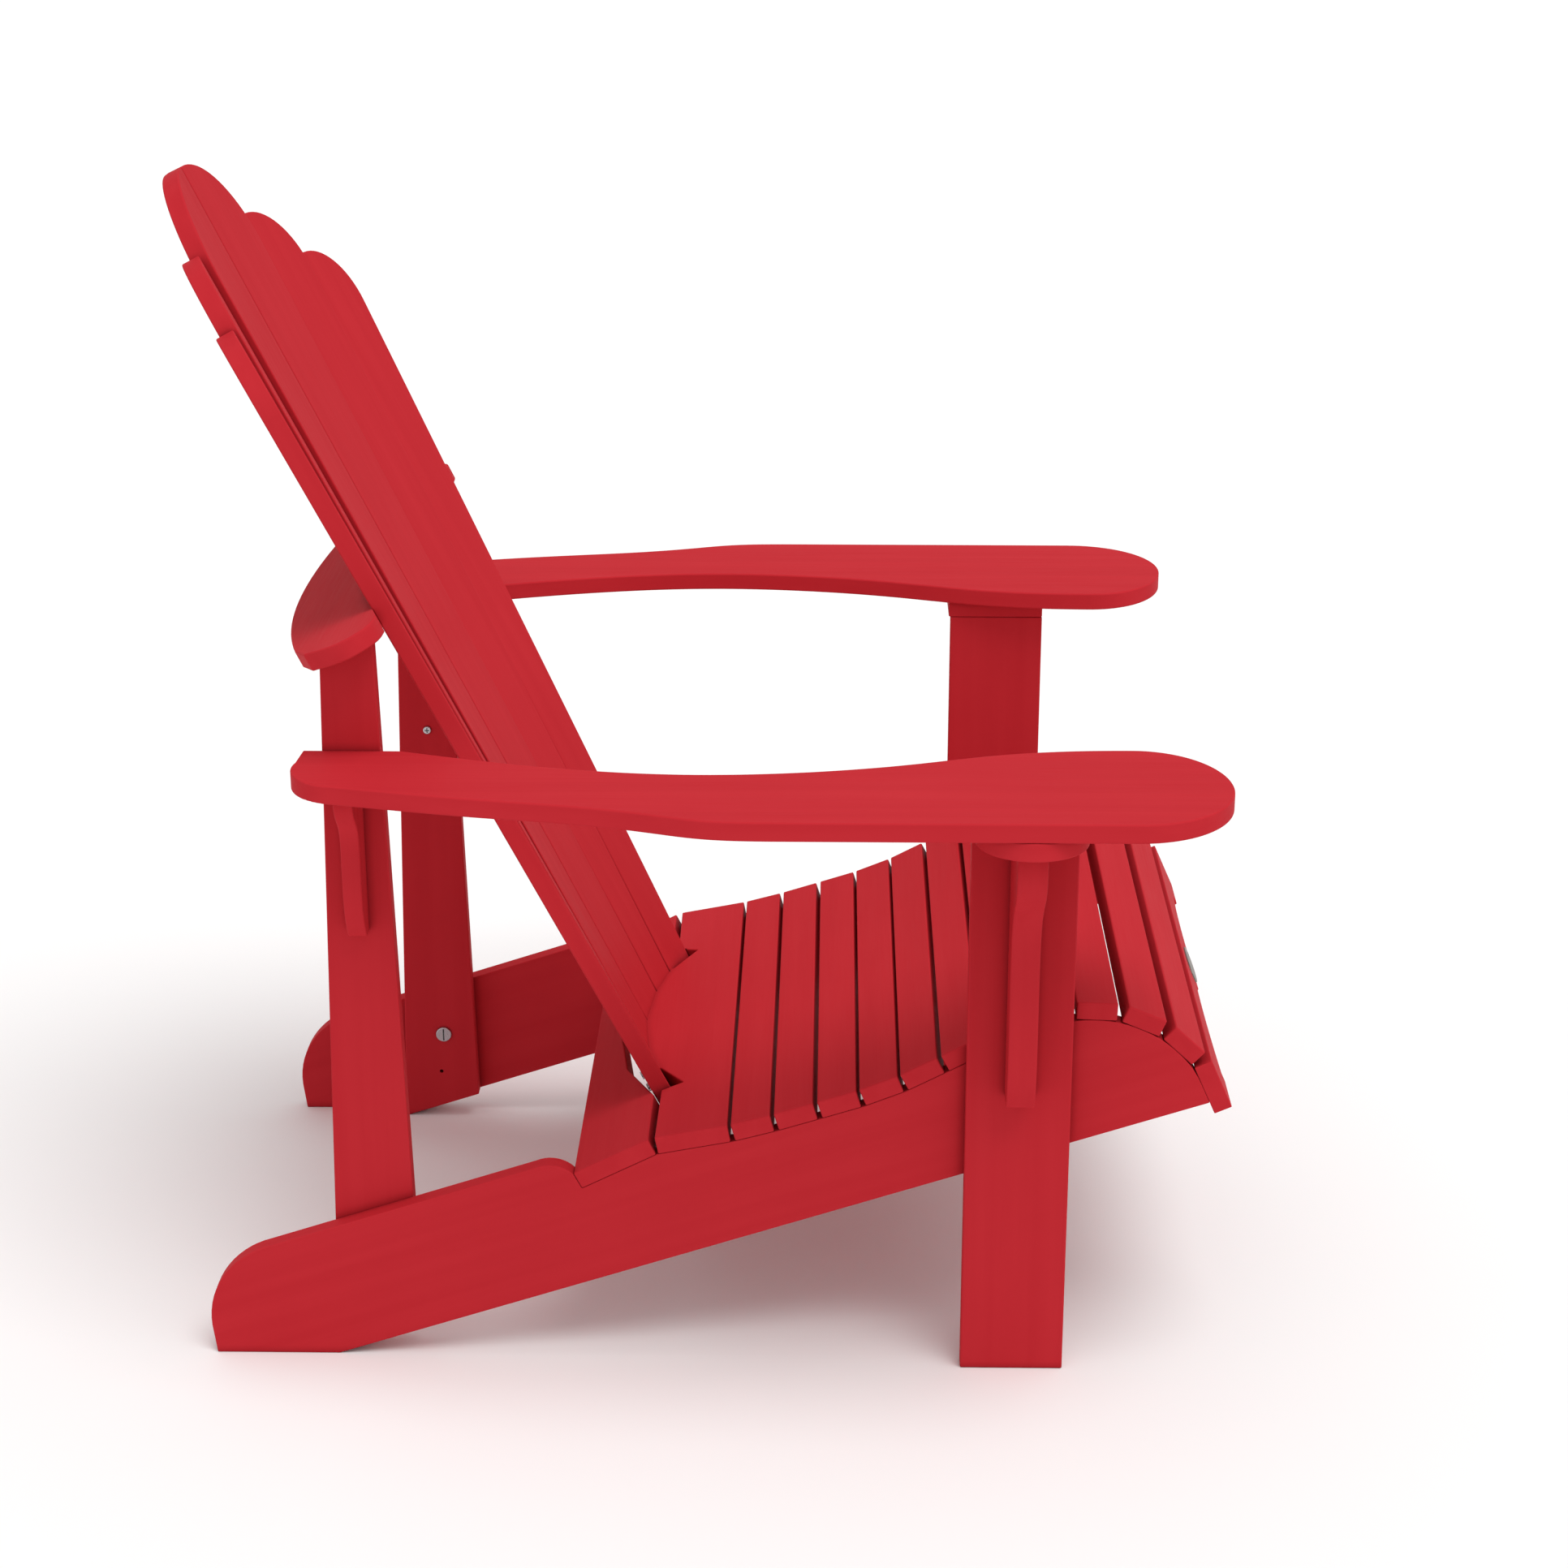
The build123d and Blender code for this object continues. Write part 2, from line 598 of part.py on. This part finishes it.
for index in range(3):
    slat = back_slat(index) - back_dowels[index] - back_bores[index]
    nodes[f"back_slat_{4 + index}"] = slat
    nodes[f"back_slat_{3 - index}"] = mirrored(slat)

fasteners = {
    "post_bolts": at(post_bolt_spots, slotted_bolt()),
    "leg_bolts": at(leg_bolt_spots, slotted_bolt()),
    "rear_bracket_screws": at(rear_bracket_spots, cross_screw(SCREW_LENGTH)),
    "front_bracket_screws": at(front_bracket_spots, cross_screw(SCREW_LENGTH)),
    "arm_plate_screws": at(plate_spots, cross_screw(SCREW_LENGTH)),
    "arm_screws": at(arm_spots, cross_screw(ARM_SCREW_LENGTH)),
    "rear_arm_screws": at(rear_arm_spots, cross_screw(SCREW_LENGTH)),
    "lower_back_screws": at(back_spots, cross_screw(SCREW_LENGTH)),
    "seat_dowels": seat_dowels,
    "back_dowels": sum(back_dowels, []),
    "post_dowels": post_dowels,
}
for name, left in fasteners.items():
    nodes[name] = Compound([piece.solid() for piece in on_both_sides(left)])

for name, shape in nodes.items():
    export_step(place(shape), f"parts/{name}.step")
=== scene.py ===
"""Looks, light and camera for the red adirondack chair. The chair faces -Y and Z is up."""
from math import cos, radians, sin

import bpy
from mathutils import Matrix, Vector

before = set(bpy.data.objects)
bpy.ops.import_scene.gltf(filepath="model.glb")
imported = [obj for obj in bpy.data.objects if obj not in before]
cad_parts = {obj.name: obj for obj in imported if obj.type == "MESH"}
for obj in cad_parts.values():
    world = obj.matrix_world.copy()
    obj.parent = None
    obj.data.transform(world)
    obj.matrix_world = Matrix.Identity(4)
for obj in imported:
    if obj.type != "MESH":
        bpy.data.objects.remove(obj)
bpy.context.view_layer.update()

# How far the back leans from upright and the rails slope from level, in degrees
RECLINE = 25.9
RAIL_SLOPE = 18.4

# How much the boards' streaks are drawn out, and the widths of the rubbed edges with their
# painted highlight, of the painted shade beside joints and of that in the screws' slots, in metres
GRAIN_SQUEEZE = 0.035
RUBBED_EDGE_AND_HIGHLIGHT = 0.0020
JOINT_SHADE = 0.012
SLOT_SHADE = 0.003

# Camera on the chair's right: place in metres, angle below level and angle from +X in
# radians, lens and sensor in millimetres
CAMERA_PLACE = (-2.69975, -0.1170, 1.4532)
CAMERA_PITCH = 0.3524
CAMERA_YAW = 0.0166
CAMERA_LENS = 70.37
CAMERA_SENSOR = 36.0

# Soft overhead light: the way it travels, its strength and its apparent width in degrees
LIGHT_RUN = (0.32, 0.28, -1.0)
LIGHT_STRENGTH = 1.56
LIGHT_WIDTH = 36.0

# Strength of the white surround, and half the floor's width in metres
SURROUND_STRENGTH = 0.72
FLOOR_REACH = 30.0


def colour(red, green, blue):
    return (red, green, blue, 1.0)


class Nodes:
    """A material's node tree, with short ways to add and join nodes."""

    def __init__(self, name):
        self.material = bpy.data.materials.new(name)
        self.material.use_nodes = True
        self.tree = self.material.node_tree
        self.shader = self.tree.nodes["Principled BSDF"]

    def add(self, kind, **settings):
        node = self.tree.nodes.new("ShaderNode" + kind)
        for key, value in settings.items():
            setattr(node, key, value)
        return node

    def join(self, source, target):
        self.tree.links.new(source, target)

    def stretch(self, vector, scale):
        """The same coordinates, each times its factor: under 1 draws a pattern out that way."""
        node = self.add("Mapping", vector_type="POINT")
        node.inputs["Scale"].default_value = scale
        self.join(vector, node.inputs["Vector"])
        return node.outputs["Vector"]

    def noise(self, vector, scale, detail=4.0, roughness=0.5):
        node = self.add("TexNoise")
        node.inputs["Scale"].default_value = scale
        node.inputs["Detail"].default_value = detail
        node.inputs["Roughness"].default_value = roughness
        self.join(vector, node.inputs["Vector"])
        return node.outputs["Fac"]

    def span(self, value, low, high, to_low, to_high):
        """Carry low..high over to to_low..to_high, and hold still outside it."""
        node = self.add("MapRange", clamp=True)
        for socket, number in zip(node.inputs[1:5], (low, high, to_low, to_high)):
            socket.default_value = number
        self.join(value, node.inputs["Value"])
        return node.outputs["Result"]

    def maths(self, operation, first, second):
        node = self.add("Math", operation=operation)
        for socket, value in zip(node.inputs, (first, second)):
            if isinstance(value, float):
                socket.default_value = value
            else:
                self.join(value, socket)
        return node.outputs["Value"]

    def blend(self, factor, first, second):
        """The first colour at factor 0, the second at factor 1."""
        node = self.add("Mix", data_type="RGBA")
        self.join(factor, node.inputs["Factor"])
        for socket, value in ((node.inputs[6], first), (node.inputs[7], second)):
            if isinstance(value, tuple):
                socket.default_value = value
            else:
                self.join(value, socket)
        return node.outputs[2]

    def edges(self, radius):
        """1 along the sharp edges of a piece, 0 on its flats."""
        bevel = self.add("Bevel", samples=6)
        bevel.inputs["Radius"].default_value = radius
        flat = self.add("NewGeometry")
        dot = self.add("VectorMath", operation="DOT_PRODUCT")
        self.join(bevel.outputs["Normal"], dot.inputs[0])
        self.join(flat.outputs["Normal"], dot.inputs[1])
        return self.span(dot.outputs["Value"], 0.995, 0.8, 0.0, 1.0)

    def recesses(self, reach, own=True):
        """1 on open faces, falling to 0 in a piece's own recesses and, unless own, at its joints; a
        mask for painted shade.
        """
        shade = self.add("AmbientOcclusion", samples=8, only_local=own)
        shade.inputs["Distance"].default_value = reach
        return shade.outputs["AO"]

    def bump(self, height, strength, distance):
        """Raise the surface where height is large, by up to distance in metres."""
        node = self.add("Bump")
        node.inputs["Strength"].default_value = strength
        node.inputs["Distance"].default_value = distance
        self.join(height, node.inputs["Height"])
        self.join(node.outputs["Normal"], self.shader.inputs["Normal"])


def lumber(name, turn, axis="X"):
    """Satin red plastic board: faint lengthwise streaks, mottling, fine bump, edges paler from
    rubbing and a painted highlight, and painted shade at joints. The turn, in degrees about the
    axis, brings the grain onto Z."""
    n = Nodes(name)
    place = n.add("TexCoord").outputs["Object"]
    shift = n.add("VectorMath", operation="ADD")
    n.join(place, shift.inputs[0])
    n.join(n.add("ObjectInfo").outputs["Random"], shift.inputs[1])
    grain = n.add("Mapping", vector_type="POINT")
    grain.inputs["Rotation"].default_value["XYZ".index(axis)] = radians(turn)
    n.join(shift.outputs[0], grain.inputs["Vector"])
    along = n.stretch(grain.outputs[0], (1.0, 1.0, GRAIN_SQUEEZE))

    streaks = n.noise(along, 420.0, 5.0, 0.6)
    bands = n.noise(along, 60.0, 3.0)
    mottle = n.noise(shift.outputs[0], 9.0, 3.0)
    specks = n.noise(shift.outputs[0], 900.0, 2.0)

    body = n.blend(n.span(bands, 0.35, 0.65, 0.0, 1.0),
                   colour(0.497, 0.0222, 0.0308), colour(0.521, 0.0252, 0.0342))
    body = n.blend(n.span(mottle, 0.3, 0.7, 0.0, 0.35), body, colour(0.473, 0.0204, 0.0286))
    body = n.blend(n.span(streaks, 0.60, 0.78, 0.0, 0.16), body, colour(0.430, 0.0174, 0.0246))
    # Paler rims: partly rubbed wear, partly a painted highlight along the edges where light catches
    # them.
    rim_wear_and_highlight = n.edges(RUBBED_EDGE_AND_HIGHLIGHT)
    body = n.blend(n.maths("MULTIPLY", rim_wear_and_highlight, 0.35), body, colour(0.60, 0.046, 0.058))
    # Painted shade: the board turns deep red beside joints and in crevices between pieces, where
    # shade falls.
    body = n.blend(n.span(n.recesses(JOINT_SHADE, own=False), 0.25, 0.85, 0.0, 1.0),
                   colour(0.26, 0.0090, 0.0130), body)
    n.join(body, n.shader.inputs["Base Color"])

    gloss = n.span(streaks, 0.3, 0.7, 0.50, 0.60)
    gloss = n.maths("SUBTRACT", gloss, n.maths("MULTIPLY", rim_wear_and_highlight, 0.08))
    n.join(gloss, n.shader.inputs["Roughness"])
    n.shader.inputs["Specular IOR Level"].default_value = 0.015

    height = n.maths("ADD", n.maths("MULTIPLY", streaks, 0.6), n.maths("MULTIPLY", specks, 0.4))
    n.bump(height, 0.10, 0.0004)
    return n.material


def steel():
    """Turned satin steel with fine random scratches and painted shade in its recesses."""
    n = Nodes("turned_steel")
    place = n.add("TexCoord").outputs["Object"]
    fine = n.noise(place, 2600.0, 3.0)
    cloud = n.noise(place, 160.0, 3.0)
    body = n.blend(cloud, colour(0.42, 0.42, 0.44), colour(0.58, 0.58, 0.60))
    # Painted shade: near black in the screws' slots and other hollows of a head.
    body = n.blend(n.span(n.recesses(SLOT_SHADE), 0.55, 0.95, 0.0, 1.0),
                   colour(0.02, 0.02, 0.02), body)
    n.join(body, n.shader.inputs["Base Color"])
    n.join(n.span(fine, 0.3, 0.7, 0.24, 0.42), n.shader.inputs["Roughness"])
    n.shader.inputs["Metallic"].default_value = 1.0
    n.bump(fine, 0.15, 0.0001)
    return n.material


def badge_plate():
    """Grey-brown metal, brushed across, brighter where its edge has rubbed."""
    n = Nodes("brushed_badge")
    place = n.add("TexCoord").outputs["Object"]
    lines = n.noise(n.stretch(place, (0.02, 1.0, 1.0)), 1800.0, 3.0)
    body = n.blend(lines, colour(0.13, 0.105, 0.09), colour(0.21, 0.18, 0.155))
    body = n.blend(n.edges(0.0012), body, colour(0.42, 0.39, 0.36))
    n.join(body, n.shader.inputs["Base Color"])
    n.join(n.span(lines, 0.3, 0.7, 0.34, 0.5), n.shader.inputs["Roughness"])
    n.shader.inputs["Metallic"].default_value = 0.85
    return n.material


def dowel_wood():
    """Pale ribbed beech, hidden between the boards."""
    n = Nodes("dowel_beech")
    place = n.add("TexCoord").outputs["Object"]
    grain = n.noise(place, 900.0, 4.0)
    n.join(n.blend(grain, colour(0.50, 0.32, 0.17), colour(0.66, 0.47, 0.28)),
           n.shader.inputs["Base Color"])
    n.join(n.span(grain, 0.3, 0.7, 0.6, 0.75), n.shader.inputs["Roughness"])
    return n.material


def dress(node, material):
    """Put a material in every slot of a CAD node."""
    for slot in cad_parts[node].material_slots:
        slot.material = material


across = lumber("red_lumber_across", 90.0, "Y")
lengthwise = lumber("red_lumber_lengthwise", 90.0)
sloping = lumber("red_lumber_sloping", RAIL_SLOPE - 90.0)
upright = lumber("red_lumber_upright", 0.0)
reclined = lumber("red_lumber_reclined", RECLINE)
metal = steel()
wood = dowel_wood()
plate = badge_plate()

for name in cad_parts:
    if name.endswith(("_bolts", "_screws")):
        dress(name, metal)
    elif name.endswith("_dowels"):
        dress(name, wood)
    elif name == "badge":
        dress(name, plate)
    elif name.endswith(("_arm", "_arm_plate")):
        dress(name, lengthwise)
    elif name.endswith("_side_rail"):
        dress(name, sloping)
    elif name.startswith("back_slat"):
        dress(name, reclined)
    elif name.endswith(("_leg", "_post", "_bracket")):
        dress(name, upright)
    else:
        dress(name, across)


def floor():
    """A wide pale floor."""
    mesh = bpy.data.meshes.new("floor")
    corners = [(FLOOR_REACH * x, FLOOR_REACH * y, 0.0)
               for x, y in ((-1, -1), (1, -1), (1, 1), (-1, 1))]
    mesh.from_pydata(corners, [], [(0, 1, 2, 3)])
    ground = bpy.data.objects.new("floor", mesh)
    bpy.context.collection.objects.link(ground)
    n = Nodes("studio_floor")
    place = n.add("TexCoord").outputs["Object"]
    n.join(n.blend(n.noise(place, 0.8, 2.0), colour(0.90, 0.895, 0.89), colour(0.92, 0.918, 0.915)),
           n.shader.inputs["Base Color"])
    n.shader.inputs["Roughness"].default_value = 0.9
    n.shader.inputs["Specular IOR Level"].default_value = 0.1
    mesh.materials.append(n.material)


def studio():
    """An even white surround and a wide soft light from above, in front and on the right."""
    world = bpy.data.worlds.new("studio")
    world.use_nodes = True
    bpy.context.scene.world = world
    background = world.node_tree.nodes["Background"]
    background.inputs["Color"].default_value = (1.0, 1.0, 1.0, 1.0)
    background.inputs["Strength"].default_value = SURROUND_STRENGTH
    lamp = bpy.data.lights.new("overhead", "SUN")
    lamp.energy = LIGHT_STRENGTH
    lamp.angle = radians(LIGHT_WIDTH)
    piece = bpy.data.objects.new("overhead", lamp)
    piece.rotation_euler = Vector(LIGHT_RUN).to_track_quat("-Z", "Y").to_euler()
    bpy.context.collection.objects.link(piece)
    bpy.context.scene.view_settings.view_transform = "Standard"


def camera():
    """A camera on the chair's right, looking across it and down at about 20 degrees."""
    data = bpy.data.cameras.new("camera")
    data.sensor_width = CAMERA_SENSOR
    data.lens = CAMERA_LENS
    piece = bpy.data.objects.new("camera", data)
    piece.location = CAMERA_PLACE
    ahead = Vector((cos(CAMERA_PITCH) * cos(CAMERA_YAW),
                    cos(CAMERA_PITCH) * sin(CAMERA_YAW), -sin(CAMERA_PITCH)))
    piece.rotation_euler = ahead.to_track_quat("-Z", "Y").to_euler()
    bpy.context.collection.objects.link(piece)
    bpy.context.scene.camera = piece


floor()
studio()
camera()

--------

# Requirement
Extract the lines of the preceding material that run from the line with "for name, left" through the line with "bpy.data.objects.remove(obj)", inclusive, reproducing them exactly and adding nothing.

# Solution to the problem
for name, left in fasteners.items():
    nodes[name] = Compound([piece.solid() for piece in on_both_sides(left)])

for name, shape in nodes.items():
    export_step(place(shape), f"parts/{name}.step")
=== scene.py ===
"""Looks, light and camera for the red adirondack chair. The chair faces -Y and Z is up."""
from math import cos, radians, sin

import bpy
from mathutils import Matrix, Vector

before = set(bpy.data.objects)
bpy.ops.import_scene.gltf(filepath="model.glb")
imported = [obj for obj in bpy.data.objects if obj not in before]
cad_parts = {obj.name: obj for obj in imported if obj.type == "MESH"}
for obj in cad_parts.values():
    world = obj.matrix_world.copy()
    obj.parent = None
    obj.data.transform(world)
    obj.matrix_world = Matrix.Identity(4)
for obj in imported:
    if obj.type != "MESH":
        bpy.data.objects.remove(obj)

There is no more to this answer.